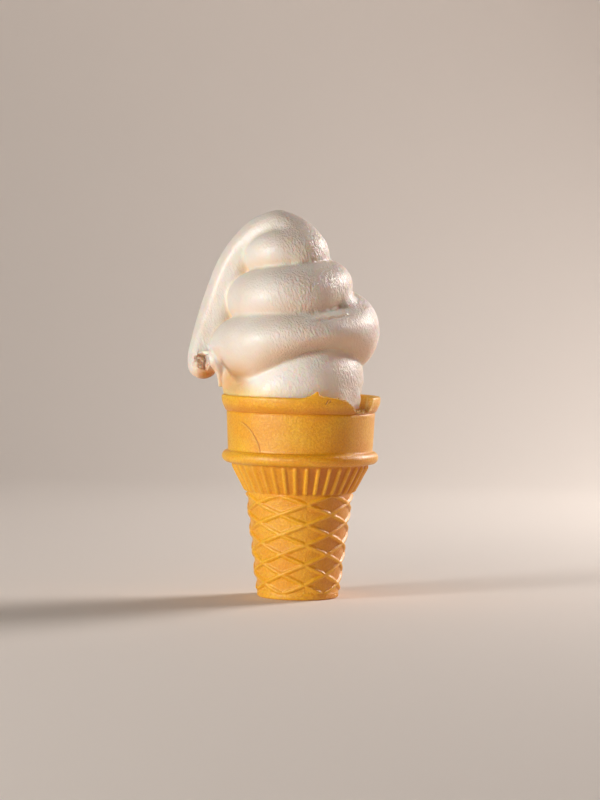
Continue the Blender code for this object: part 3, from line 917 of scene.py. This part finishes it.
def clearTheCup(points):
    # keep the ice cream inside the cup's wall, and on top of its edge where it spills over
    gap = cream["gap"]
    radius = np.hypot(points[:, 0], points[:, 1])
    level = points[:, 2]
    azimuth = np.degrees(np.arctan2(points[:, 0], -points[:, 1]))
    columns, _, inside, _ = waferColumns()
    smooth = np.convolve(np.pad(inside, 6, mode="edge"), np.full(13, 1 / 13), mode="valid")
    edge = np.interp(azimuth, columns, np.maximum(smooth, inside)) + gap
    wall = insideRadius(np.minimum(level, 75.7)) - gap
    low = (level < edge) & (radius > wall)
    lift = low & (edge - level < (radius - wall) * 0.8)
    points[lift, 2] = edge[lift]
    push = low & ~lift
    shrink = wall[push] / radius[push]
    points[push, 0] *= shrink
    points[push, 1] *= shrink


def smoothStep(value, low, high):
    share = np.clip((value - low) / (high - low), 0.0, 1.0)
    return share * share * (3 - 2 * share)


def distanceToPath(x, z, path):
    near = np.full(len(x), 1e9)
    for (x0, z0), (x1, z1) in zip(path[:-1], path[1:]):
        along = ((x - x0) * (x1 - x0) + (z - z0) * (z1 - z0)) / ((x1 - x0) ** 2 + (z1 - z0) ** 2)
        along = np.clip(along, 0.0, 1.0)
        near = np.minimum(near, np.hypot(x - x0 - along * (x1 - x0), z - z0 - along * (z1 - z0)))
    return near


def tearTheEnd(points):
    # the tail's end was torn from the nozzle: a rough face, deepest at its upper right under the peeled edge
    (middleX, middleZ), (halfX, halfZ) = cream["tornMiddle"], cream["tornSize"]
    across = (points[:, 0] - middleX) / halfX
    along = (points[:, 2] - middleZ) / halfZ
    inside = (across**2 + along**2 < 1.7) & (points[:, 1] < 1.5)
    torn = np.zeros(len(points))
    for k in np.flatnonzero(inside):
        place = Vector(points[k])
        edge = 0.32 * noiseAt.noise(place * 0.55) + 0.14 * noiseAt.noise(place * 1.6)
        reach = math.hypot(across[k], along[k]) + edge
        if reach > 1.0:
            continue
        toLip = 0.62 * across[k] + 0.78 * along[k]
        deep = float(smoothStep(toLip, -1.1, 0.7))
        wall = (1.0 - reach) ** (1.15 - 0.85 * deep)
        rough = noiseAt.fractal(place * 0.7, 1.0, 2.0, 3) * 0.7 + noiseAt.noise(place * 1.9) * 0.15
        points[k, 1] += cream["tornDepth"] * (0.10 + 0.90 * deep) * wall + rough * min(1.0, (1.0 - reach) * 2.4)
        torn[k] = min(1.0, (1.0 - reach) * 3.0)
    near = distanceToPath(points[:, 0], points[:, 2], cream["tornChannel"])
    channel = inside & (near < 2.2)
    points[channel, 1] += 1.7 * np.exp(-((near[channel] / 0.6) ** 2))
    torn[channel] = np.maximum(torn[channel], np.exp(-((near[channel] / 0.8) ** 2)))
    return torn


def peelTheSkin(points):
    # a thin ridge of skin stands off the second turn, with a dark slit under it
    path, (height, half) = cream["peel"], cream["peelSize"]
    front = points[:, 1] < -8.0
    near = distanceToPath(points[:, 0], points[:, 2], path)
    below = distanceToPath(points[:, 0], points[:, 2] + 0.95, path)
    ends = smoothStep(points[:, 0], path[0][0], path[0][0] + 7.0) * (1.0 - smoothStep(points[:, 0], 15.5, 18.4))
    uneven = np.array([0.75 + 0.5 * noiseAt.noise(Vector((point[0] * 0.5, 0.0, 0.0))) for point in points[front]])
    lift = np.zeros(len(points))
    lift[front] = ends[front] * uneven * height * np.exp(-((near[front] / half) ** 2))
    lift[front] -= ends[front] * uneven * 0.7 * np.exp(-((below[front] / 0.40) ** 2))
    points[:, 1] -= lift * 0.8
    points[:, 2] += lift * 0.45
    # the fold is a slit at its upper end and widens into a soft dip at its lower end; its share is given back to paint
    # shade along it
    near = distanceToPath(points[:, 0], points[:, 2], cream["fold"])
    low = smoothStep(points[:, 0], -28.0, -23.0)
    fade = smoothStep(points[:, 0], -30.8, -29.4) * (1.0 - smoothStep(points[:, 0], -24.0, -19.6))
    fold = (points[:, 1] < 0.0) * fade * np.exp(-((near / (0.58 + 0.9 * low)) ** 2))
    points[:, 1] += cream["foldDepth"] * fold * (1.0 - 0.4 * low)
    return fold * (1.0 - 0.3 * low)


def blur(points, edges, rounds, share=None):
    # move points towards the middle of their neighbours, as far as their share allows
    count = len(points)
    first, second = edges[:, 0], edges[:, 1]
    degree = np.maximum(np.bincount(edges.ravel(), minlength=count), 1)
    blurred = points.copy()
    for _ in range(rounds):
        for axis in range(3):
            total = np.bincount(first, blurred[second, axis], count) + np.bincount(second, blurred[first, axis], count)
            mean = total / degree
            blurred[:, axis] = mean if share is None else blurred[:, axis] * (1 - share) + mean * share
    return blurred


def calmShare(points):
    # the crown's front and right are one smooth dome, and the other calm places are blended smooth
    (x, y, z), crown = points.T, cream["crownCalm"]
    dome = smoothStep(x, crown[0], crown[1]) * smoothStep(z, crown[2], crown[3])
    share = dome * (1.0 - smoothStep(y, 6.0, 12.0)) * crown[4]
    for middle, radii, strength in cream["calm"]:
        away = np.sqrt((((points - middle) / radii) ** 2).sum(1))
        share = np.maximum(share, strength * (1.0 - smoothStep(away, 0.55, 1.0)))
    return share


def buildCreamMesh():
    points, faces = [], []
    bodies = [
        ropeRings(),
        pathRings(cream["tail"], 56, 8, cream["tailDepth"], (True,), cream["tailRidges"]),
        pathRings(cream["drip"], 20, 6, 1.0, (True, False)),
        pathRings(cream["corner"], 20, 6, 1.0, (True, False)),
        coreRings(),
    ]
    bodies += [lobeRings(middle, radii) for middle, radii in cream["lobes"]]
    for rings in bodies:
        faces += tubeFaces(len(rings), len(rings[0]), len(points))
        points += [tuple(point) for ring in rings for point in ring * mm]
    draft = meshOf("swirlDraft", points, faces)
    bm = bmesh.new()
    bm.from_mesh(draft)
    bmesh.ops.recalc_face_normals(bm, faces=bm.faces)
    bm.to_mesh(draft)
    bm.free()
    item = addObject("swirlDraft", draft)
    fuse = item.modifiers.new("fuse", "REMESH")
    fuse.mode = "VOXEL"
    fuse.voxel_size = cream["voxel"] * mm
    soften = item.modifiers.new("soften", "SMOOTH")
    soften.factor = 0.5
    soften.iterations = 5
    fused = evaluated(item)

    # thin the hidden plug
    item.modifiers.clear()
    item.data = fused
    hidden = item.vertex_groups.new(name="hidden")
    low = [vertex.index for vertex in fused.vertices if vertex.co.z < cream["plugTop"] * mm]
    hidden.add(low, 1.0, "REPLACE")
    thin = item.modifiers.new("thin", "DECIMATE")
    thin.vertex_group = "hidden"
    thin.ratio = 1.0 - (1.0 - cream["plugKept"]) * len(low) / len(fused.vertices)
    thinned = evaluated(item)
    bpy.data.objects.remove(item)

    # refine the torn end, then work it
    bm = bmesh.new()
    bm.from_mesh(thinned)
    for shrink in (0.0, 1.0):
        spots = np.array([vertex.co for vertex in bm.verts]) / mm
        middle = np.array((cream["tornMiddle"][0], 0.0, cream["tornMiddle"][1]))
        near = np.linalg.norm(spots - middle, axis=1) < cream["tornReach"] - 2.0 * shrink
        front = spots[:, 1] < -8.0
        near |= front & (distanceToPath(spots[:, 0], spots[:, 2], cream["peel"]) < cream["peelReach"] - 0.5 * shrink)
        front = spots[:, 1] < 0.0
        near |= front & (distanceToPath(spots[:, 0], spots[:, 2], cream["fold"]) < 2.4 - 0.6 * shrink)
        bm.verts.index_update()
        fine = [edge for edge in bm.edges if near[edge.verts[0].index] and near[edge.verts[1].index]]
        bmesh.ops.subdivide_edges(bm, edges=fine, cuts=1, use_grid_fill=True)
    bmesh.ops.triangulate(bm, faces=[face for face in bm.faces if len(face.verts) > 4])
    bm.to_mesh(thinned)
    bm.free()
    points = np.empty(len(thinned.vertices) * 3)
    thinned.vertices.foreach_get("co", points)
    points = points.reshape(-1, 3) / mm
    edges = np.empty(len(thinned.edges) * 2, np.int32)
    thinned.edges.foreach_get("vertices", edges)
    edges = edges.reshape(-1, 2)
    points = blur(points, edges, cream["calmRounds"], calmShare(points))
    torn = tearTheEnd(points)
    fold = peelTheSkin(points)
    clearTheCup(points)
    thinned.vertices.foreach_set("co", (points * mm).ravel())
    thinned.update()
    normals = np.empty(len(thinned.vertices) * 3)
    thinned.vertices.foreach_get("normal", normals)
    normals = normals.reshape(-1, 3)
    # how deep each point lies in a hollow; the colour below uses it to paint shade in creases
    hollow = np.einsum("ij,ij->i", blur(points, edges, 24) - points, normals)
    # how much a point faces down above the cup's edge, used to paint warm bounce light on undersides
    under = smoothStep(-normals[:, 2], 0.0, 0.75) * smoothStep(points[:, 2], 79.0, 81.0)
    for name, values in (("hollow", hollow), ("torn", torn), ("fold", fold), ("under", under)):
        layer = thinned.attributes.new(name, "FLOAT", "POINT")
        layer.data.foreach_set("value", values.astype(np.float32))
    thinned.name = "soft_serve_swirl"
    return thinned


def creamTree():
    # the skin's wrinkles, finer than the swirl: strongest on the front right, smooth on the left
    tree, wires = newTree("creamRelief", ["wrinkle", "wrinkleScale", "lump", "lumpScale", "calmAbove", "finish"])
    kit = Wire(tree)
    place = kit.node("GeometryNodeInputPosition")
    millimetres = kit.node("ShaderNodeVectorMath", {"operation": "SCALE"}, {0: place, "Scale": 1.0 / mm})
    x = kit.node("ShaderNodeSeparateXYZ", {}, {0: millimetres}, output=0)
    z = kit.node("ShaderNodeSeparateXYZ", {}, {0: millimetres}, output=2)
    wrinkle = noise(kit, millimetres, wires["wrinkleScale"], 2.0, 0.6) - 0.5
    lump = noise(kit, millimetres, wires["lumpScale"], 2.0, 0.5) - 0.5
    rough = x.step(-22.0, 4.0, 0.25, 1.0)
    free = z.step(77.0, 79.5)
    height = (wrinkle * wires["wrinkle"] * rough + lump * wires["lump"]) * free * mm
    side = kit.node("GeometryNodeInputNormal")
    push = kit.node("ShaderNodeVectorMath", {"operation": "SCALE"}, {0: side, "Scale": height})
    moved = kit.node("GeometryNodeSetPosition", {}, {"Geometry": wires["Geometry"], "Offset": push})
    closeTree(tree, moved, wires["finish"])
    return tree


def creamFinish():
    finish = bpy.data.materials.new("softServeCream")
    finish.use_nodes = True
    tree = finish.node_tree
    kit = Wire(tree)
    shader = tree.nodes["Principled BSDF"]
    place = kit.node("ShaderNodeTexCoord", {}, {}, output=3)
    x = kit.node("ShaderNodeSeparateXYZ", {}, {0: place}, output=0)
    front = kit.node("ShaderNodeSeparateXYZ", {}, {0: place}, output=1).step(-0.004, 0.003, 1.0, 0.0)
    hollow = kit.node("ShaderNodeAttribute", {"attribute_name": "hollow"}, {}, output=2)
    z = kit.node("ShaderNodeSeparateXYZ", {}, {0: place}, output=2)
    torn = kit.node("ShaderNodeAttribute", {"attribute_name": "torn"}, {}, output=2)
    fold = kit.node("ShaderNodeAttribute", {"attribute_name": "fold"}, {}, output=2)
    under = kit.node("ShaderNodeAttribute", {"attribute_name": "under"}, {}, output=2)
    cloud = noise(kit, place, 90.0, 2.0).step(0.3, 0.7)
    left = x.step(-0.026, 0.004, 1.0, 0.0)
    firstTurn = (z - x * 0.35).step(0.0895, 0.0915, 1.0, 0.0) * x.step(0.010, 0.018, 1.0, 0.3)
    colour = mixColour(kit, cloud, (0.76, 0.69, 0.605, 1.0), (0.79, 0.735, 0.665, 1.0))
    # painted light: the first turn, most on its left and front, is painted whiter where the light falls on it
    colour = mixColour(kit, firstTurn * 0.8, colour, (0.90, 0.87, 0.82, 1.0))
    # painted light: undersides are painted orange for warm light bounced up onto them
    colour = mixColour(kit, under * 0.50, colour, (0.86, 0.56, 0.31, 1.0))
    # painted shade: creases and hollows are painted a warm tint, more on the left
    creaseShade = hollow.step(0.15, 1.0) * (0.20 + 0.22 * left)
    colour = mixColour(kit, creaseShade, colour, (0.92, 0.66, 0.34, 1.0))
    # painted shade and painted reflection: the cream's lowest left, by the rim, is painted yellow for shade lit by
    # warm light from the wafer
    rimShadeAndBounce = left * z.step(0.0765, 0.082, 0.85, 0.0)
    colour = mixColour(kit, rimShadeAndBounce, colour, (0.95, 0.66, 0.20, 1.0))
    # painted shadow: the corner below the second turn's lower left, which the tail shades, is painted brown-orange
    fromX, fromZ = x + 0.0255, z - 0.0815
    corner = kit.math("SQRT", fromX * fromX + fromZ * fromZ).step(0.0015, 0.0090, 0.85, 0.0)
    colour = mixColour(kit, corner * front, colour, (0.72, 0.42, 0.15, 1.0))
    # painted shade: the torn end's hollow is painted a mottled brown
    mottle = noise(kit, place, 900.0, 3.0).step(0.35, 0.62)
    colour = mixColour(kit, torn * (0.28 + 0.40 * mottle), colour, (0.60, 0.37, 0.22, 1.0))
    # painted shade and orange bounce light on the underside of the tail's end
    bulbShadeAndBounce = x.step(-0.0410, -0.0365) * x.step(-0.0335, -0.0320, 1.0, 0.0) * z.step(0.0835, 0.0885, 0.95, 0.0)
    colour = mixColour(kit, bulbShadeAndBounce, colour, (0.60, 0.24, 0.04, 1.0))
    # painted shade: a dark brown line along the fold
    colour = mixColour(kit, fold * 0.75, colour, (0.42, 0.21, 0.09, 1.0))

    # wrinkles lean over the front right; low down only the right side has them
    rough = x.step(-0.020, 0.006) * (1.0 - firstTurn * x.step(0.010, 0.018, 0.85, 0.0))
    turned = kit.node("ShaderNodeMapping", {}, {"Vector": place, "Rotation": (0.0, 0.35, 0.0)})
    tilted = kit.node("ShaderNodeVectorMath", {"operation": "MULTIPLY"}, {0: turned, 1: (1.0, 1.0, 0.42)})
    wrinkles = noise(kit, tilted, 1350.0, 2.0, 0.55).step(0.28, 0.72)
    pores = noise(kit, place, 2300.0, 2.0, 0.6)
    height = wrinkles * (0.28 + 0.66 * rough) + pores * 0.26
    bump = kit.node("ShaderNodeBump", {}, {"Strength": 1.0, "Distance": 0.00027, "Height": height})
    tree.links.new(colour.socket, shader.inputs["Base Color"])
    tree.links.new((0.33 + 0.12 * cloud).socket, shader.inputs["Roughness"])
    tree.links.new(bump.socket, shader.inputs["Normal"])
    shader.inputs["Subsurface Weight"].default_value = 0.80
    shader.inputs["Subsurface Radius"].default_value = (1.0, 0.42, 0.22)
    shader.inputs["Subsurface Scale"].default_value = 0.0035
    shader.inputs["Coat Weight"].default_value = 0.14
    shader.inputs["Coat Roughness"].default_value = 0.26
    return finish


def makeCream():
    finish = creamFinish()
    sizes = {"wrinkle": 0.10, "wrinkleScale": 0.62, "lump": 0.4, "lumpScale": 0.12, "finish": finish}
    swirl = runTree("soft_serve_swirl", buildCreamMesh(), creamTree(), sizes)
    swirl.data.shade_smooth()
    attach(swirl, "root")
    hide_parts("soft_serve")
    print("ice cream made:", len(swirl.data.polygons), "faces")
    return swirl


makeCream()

| WHAT YOU NEED TO DO |
Copy the lines from the start of the data verbatim, stopping after the line containing "return near".

| FULL OUTPUT |
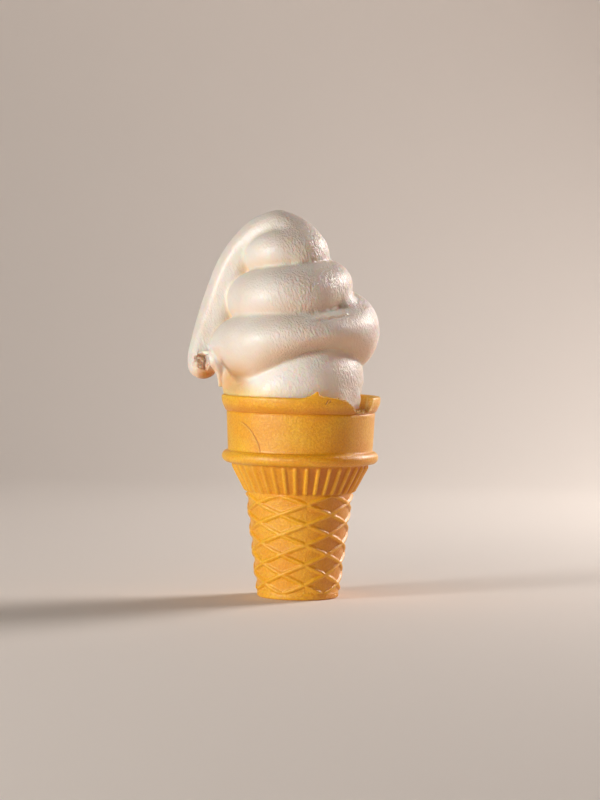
Continue the Blender code for this object: part 3, from line 917 of scene.py. This part finishes it.
def clearTheCup(points):
    # keep the ice cream inside the cup's wall, and on top of its edge where it spills over
    gap = cream["gap"]
    radius = np.hypot(points[:, 0], points[:, 1])
    level = points[:, 2]
    azimuth = np.degrees(np.arctan2(points[:, 0], -points[:, 1]))
    columns, _, inside, _ = waferColumns()
    smooth = np.convolve(np.pad(inside, 6, mode="edge"), np.full(13, 1 / 13), mode="valid")
    edge = np.interp(azimuth, columns, np.maximum(smooth, inside)) + gap
    wall = insideRadius(np.minimum(level, 75.7)) - gap
    low = (level < edge) & (radius > wall)
    lift = low & (edge - level < (radius - wall) * 0.8)
    points[lift, 2] = edge[lift]
    push = low & ~lift
    shrink = wall[push] / radius[push]
    points[push, 0] *= shrink
    points[push, 1] *= shrink


def smoothStep(value, low, high):
    share = np.clip((value - low) / (high - low), 0.0, 1.0)
    return share * share * (3 - 2 * share)


def distanceToPath(x, z, path):
    near = np.full(len(x), 1e9)
    for (x0, z0), (x1, z1) in zip(path[:-1], path[1:]):
        along = ((x - x0) * (x1 - x0) + (z - z0) * (z1 - z0)) / ((x1 - x0) ** 2 + (z1 - z0) ** 2)
        along = np.clip(along, 0.0, 1.0)
        near = np.minimum(near, np.hypot(x - x0 - along * (x1 - x0), z - z0 - along * (z1 - z0)))
    return near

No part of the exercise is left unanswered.